Le cours donne à voir les limites de la liberté d’expression et les circonstances dans lesquelles est franchie la ligne qui tend vers le harcèlement ou la discrimination, au prisme de l’antisémitisme. Il commence par l’étude des définitions de l’antisémitisme et aborde des sujets comme la veille de l’antisémitisme, les crimes de haine, la liberté religieuse, la diffamation collective, la diffamation ou encore le droit international.
Le 7 octobre et ses conséquences ont inspiré nombre d’étudiants à suivre le cours, affirme Goldfelder.
« Ils suivent le cours parce qu’ils sont choqués. Ils ne comprennent pas ce qui s’est passé », poursuit-il.
Ce semestre, Touro organise le tout premier séminaire juridique du NJAC consacré à l’antisémitisme, auquel prendront part huit étudiants au total. Un séminaire juridique permet aux participants d’acquérir une expérience pratique de cas réels, sous la supervision d’un professeur expert. Le cours sur l’antisémitisme sera le premier de la sorte.

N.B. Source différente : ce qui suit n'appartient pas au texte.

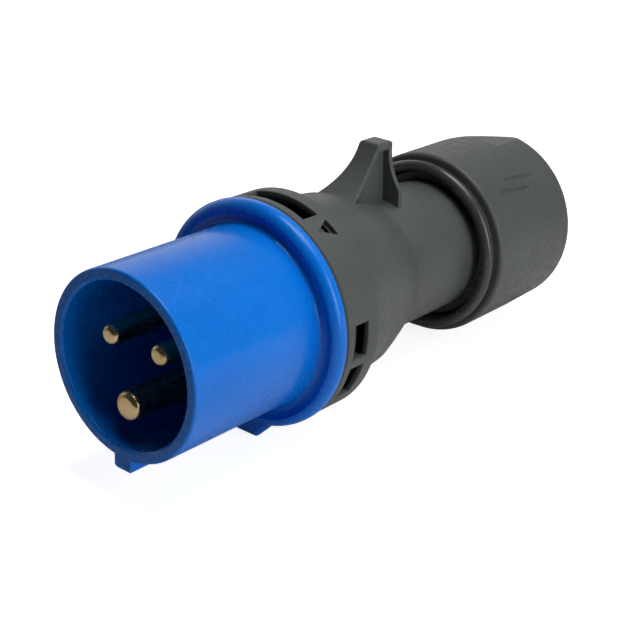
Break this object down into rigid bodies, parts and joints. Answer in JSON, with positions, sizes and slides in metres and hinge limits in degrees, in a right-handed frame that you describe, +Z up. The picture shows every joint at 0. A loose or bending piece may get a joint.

Goldfelder explique travailler à un « modèle de franchise » pour le cours et s’entretenir avec avec d’autres universités, y compris des institutions non juives, en vue de la mise en place de programmes similaires, avec Touro pour modèle.
« Il s’agit de former les gens à défendre l’équité, l’honnêteté et la vérité : nous estimons que c’est par ailleurs une occasion de lutter contre les horreurs antisémites et toutes les formes de préjugés », poursuit Krupka.
Les organisateurs espèrent que les étudiants travailleront ensuite au sein d’organisations de défense comme l’Anti-Defamation League, le Brandeis Center, le Lawfare Project ou StandWithUs.
« Je pense que c’est exactement le genre d’initiative dont nous avons besoin », assure Gerard Filitti, avocat principal du Lawfare Project.
« Il est grand temps que la communauté juive dispose des mêmes séminaires juridiques pratiques qui ont été d’une grande utilité pour d’autres minorités », conclut Filitti, qui ne relève pas du programme Touro.